Rows from a 3D modeling dataset
====
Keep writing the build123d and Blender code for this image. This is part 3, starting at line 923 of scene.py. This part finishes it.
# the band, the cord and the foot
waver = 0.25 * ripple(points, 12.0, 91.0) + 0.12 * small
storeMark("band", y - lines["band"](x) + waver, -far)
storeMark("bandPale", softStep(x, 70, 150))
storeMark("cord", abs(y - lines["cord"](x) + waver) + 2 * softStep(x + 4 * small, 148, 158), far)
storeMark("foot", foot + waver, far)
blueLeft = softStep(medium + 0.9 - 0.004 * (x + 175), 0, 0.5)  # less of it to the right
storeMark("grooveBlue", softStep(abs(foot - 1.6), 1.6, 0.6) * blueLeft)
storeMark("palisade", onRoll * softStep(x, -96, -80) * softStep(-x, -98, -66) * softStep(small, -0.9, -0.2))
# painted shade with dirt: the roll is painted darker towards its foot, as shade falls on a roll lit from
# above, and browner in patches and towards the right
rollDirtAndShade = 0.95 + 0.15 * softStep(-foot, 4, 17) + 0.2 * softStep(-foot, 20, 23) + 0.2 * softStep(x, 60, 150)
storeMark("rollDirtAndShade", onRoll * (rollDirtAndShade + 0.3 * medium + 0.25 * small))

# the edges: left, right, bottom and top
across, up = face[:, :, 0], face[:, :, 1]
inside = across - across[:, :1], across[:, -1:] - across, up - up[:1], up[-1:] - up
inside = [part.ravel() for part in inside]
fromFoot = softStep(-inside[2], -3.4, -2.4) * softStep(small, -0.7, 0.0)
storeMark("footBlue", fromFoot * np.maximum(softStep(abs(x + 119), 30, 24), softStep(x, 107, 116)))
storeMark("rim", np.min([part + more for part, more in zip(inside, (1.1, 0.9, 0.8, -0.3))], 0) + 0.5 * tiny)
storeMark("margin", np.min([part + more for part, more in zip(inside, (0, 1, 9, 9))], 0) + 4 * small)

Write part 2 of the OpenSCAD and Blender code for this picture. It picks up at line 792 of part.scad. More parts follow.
====
*Work to complete*. Exactly as they are written, print the entries again.

*Response to the exercise*.
Keep writing the build123d and Blender code for this image. This is part 3, starting at line 923 of scene.py. This part finishes it.
# the band, the cord and the foot
waver = 0.25 * ripple(points, 12.0, 91.0) + 0.12 * small
storeMark("band", y - lines["band"](x) + waver, -far)
storeMark("bandPale", softStep(x, 70, 150))
storeMark("cord", abs(y - lines["cord"](x) + waver) + 2 * softStep(x + 4 * small, 148, 158), far)
storeMark("foot", foot + waver, far)
blueLeft = softStep(medium + 0.9 - 0.004 * (x + 175), 0, 0.5)  # less of it to the right
storeMark("grooveBlue", softStep(abs(foot - 1.6), 1.6, 0.6) * blueLeft)
storeMark("palisade", onRoll * softStep(x, -96, -80) * softStep(-x, -98, -66) * softStep(small, -0.9, -0.2))
# painted shade with dirt: the roll is painted darker towards its foot, as shade falls on a roll lit from
# above, and browner in patches and towards the right
rollDirtAndShade = 0.95 + 0.15 * softStep(-foot, 4, 17) + 0.2 * softStep(-foot, 20, 23) + 0.2 * softStep(x, 60, 150)
storeMark("rollDirtAndShade", onRoll * (rollDirtAndShade + 0.3 * medium + 0.25 * small))

# the edges: left, right, bottom and top
across, up = face[:, :, 0], face[:, :, 1]
inside = across - across[:, :1], across[:, -1:] - across, up - up[:1], up[-1:] - up
inside = [part.ravel() for part in inside]
fromFoot = softStep(-inside[2], -3.4, -2.4) * softStep(small, -0.7, 0.0)
storeMark("footBlue", fromFoot * np.maximum(softStep(abs(x + 119), 30, 24), softStep(x, 107, 116)))
storeMark("rim", np.min([part + more for part, more in zip(inside, (1.1, 0.9, 0.8, -0.3))], 0) + 0.5 * tiny)
storeMark("margin", np.min([part + more for part, more in zip(inside, (0, 1, 9, 9))], 0) + 4 * small)

Write part 2 of the OpenSCAD and Blender code for this picture. It picks up at line 792 of part.scad. More parts follow.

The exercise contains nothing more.